Abdul-Jabbar says he can still dunk, also writing a detective novel

jabbar-2The 67-year old NBA legend Kareem Abdul-Jabbar achieved basically everything there is in professional basketball.

He has the most points scored in NBA history. He won championships on the highest level. He was considered among the best, if not the best, centers in his prime.

In a recent interview with CBS Radio, Abdul-Jabbar was asked about his physical condition, and whether he can still play.

“My joints are deteriorating and making me feel miserable all the time,” Abdul-Jabbar said.

But that doesn’t mean the NBA’s leading scorer in history is totally out of shape.

“I can still dunk,” Abdul-Jabbar said. “I can still dunk – at least up until last year I could still dunk. I haven’t tried it in about a year.”

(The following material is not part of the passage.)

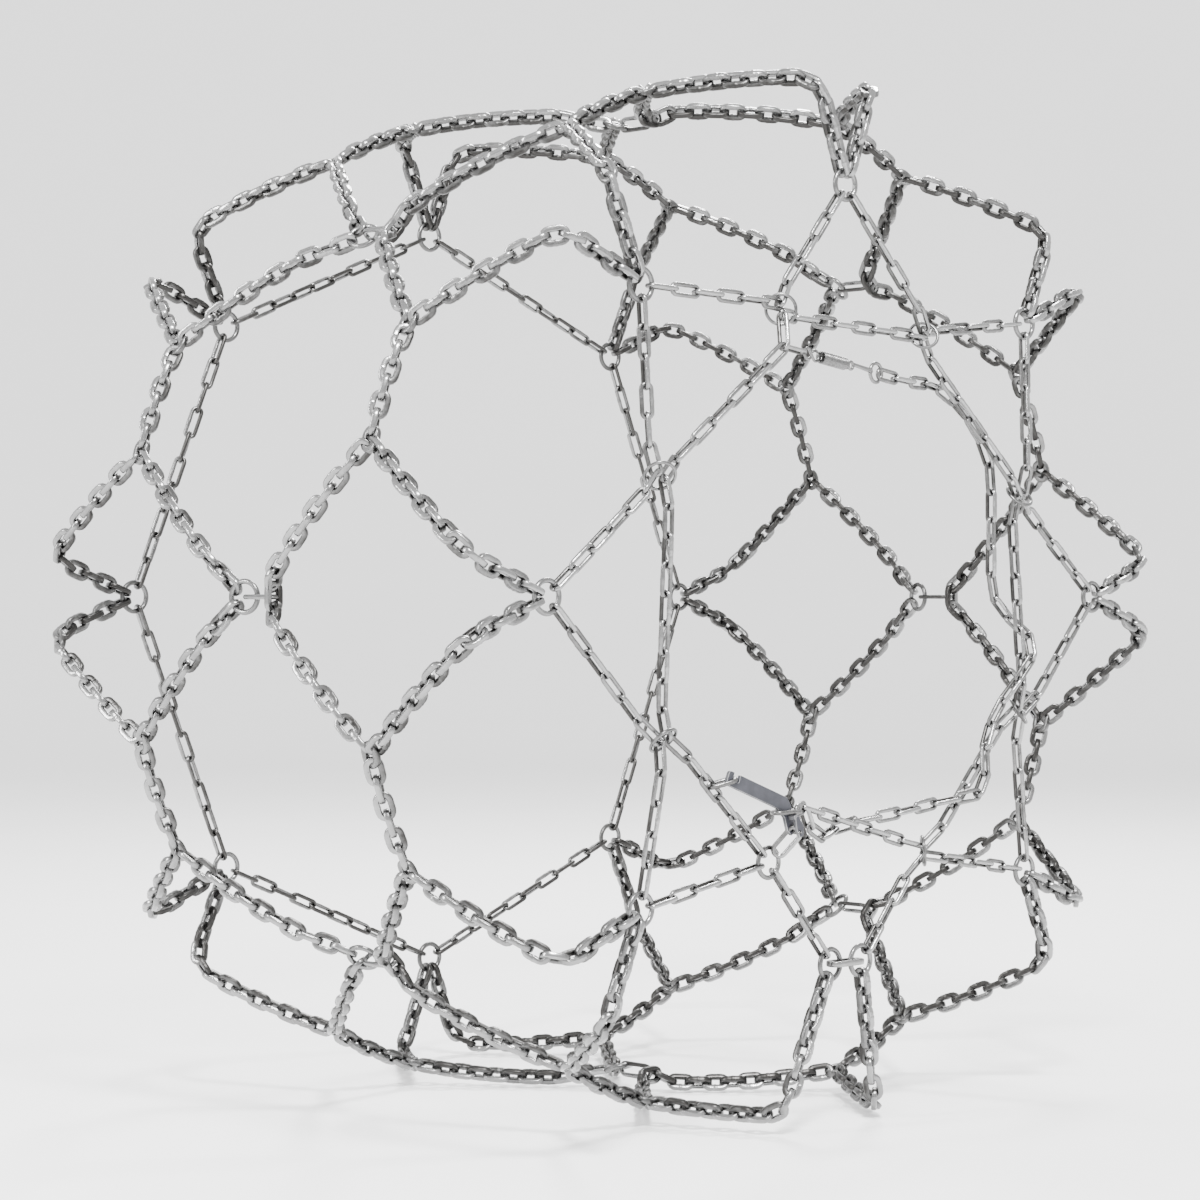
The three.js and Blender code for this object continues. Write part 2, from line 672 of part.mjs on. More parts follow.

Abdul-Jabbar was asked if he was a young player in today’s NBA, would he still develop and use his signature sky hook move on the court.

“Easily,” he said. The shot is still unstoppable, it’s not like they figured out how to stop it.”

“People couldn’t appreciate me, because no one was able to guard me”

Abdul-Jabbar also spoke a little regarding the fact that his name is not so often mentioned among the greatest ever players of the game, such as Wilt Chamberlain and Michael Jordan.

“I think just the way I played the game, people couldn’t appreciate what I was doing because no one was able to guard me,” Abdul-Jabbar said.

“They say it was easy for me or something to that effect. It wasn’t easy, but I had a tactic and a method of playing the game that enabled me to do a lot of really great things.”

When he retired, Abdul-Jabbar was not only the NBA’s all-time leading scorer, but also the all-time leader in blocks and defensive rebounds.

“That’s pretty good,” Abdul-Jabbar said. “People just can’t get their head around it. It might take a while, but people who know (the game) understand I did something very special and (that) I deserve some credit for that.”

Tim Duncan and Joakim Noah with Bill Russell’s mentality

Despite the fact that the game has changed a lot since Abdul-Jabbar last played officially, the former MVP likes watching the modern NBA.

As for today’s big men, Abdul-Jabbar enjoys watching Tim Duncan and Joakim Noah.

“I like Joakim Noah,” Abdul-Jabbar said. “He’s a defensive player. He plays for his team. He has a mentality like Bill Russell, making it difficult for their opponents to get shots close to the basket. He guards the basket well. He rebounds well and he’s a good cog in their offense. He plays the game great at both ends of the court.”

A 19th Century detective novel

Abdul-Jabbar wrote an autobiography back in 1983, titled “Giant Steps”, and has been involved in publishing since. His last book was “What Color Is My World? The Lost History of African American Inventors.”

Abdul-Jabbar himself said he was very proud of that book.

“”My book was about black inventors that invented so many wonderful things that we use today, and kids did not know about these people,” he recalled.

Today, as Abdul-Jabbar said, he’s working on a new book. A novel. A “19th century detective novel,” as he described it himself.

“Wait after you read it, you might want to  send me back to grade school,” Abdul-Jabbar laughed.

Abdul-Jabbar was  a record 19-time NBA All-Star, a 15-time All-NBA selection, and an 11-time NBA All-Defensive Team member.

In 1996, he was honored as one of the 50 Greatest Players in NBA History. Abdul-Jabbar played 1560 games in the NBA, averaging 24.6 ppg, 11.2 rpg in 36.8 mpg.